>> Start

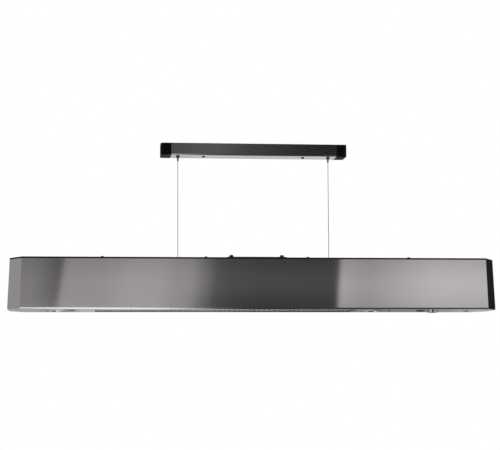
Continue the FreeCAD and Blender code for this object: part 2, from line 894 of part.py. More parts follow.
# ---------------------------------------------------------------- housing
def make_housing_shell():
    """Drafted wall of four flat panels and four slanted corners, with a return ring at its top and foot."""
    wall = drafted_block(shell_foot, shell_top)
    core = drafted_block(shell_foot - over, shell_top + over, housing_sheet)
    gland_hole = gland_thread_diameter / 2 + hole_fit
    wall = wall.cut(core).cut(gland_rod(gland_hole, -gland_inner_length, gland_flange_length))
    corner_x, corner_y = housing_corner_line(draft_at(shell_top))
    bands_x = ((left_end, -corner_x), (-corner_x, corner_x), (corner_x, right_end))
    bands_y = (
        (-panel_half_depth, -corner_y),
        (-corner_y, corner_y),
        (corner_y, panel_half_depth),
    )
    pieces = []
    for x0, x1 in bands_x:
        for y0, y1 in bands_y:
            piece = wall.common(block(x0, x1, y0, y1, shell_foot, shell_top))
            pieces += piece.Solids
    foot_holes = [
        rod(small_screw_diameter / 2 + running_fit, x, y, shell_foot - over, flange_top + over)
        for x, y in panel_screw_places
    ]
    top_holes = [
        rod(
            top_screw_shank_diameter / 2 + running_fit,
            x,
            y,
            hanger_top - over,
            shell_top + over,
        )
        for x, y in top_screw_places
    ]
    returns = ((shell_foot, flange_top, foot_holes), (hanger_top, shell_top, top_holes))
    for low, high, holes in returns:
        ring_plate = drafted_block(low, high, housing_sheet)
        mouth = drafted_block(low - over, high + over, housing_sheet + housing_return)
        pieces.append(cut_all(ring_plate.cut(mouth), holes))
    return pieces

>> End

- [What the exercise asks]: Would you reproduce the material above in full, exactly as given?

- [Solution for this task]:
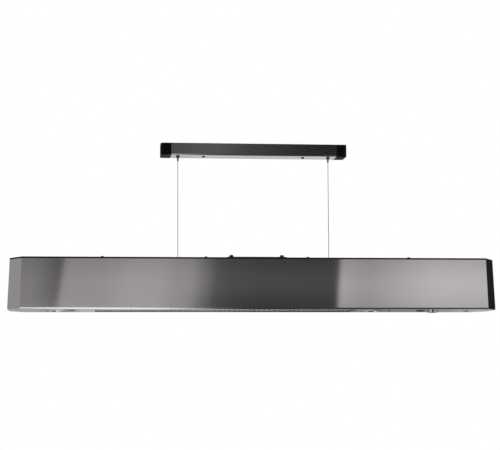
Continue the FreeCAD and Blender code for this object: part 2, from line 894 of part.py. More parts follow.
# ---------------------------------------------------------------- housing
def make_housing_shell():
    """Drafted wall of four flat panels and four slanted corners, with a return ring at its top and foot."""
    wall = drafted_block(shell_foot, shell_top)
    core = drafted_block(shell_foot - over, shell_top + over, housing_sheet)
    gland_hole = gland_thread_diameter / 2 + hole_fit
    wall = wall.cut(core).cut(gland_rod(gland_hole, -gland_inner_length, gland_flange_length))
    corner_x, corner_y = housing_corner_line(draft_at(shell_top))
    bands_x = ((left_end, -corner_x), (-corner_x, corner_x), (corner_x, right_end))
    bands_y = (
        (-panel_half_depth, -corner_y),
        (-corner_y, corner_y),
        (corner_y, panel_half_depth),
    )
    pieces = []
    for x0, x1 in bands_x:
        for y0, y1 in bands_y:
            piece = wall.common(block(x0, x1, y0, y1, shell_foot, shell_top))
            pieces += piece.Solids
    foot_holes = [
        rod(small_screw_diameter / 2 + running_fit, x, y, shell_foot - over, flange_top + over)
        for x, y in panel_screw_places
    ]
    top_holes = [
        rod(
            top_screw_shank_diameter / 2 + running_fit,
            x,
            y,
            hanger_top - over,
            shell_top + over,
        )
        for x, y in top_screw_places
    ]
    returns = ((shell_foot, flange_top, foot_holes), (hanger_top, shell_top, top_holes))
    for low, high, holes in returns:
        ring_plate = drafted_block(low, high, housing_sheet)
        mouth = drafted_block(low - over, high + over, housing_sheet + housing_return)
        pieces.append(cut_all(ring_plate.cut(mouth), holes))
    return pieces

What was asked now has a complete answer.